Here's our second post in what I hope will be an ongoing series featuring writers who cook. If you would like to contribute, please send me an e-mail at firstname.lastname@example.org.
Shaindel Beers and I have never met but we're Facebook friends and over the past several months I've been impressed with her updates describing and picturing her cooking adventures. She immediately came to mind as a contributor to this series. OK so the picture above has nothing to do with today's recipe but I couldn't resist posting a photo of Shaindel after landing a steelhead. Here's what she has to say about cooking and today's recipe for Poets' Quiche: I started cooking when I was about eight years old because that's when
my mother had my younger brother Aaron and was very busy. I think I
felt grown up helping because there was a baby in the house. It's also
coincidentally about the time I could reach the stove on my
own. I'm the oldest of four, so the one problem I run into with
cooking is that I frequently make enough to feed an army. Lee (my
husband) and I aren't opposed to leftovers, so luckily this works out
I like to cook because it's my quiet time alone in the kitchen. When I'm doing something really time-consuming like canning, I set my laptop on the dining room table and listen to The New Yorker's fiction podcasts. There's something magical about being told a story when you're cooking. It's either that, or singing along with great female singer-songwriters like Emmylou Harris, Loretta Lynn, Lucinda Williams, and others. Then it's like hanging out with all the female friends you've ever had while working. Yes, I've been known to belt out "Coal-Miner's Daughter" while at the cutting board.
I also like cooking because (to me) it's a solitary activity like writing. You can experiment and see if something's working before you share it. If you experiment and things go horribly wrong, no one has to know, just like no one has to know about first drafts. It's also a terrific way of sharing yourself. A lot of people don't seem to really cook any more, so they're impressed when you do. I recently processed about fifty pounds of apples into apple sauce and apple butter.
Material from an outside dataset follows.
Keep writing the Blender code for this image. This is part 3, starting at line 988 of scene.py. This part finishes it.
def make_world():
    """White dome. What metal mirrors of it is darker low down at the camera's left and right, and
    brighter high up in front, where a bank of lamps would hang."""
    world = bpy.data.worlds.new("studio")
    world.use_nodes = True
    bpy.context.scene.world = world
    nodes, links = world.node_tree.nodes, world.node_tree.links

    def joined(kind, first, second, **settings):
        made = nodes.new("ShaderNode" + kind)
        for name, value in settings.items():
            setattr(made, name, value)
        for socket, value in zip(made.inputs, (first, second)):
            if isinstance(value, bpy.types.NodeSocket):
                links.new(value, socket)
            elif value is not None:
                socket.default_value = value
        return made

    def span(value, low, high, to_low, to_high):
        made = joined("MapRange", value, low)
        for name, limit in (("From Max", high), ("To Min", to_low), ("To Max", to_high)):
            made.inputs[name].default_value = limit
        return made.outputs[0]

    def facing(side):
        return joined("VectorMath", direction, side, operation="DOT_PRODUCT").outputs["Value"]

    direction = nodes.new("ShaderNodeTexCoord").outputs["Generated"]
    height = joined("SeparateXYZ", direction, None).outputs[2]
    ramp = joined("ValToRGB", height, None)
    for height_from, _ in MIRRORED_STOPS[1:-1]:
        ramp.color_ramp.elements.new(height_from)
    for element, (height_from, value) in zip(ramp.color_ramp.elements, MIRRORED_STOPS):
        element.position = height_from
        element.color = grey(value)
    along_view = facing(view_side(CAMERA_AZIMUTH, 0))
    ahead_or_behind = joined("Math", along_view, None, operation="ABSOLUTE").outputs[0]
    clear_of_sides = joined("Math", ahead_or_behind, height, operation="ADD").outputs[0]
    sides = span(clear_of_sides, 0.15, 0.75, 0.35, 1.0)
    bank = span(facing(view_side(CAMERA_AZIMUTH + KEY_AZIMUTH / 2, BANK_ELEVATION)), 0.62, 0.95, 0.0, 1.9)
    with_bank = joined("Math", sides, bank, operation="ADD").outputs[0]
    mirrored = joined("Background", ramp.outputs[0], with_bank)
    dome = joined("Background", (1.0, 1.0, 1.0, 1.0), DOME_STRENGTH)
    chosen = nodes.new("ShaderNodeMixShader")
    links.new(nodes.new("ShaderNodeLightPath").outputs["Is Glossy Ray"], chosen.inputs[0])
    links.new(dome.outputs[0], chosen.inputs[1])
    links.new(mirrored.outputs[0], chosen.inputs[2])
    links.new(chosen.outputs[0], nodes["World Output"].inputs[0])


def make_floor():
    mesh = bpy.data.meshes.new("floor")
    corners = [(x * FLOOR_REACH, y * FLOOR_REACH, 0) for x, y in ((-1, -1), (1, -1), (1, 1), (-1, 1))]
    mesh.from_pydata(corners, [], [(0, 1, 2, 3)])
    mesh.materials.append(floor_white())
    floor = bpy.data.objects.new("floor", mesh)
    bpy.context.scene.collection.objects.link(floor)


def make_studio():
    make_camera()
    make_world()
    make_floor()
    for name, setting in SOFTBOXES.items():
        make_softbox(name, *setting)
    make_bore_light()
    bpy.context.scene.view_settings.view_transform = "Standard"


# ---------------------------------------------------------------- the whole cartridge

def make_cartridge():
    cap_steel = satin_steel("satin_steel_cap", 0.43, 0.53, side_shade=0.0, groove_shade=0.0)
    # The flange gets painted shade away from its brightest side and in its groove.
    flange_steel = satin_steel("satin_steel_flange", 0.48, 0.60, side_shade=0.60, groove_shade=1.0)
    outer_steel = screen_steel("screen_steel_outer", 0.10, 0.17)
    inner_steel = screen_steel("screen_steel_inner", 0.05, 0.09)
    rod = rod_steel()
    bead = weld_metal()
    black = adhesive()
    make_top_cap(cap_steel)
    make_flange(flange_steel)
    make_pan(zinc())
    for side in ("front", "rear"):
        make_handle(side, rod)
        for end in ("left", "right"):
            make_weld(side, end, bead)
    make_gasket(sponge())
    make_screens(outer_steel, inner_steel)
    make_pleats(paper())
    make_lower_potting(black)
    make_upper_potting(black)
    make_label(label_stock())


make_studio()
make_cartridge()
I gave apple butter to my hairdresser and the man who mows my lawn, and they were so grateful. A woman on Twitter offered to drive an hour to buy apple butter from me. I told her not to make a special trip, but if she's ever in town, I'll just give her a jar. Last weekend, I canned nine quarts of apple juice from apples that I'd picked that day. I brought in a pitcher of juice for people in my office. This weekend, I'm going to try canning apple pie filling. One of my students told me during office hours that she does that, so I'm going to give it a try. If all goes well, that might be what my office suite-mates get for Christmas this year.
There's a contentedness in being self-sufficient that I think people in
rural communities understand. Recently, at an author event, I shared a table with a cookbook author, and there were
samples of her salmon dip available. The event was near where I go
fishing, so I asked if she had caught the salmon, and she laughed and
said, "These are supposed to be quick and easy recipes! It's canned
salmon." The last steelhead I caught was two years ago, so
it certainly isn't the quick and easy way, but it's the way I'd like it
to be for more people. I caught the fish, Lee smoked it, and I brought
some to the office with cream cheese and crackers.
This recipe is something I came up with last week because I had an overabundance of eggs and leftovers from the garden. One of my friends nicknamed it "Poets' Quiche." The great thing about this recipe is you can pretty much use any type of bread--I've used cubed French bread, leftover garlic bread. You can use frozen spinach, you can have a layer of cooked sausage. Pretty much, anything works, so have fun with it!
2 slices of bread (I used wheat)
1 red pepper
2 orange peppers
12 cherry tomatoes
approximately 1/2 cup of milk
1/2 cup of shredded mozarella cheese
black pepper and salt to liking
Lightly oil bottom of 9" pie plate. Tear up two slices of bread and line bottom of pie plate with bread. Slice peppers into rings, halve cherry tomatoes, and place on top of bread layer. Sprinkle with mozarella cheese. Beat eggs thoroughly and mix in milk and salt and pepper, if desired. Pour mixture over bread, vegetable, and cheese layers. Bake at 350 degrees for one hour or until cooked through in center.
I serve with sour cream and hot sauce, but then I serve everything with sour cream and hot sauce. Enjoy!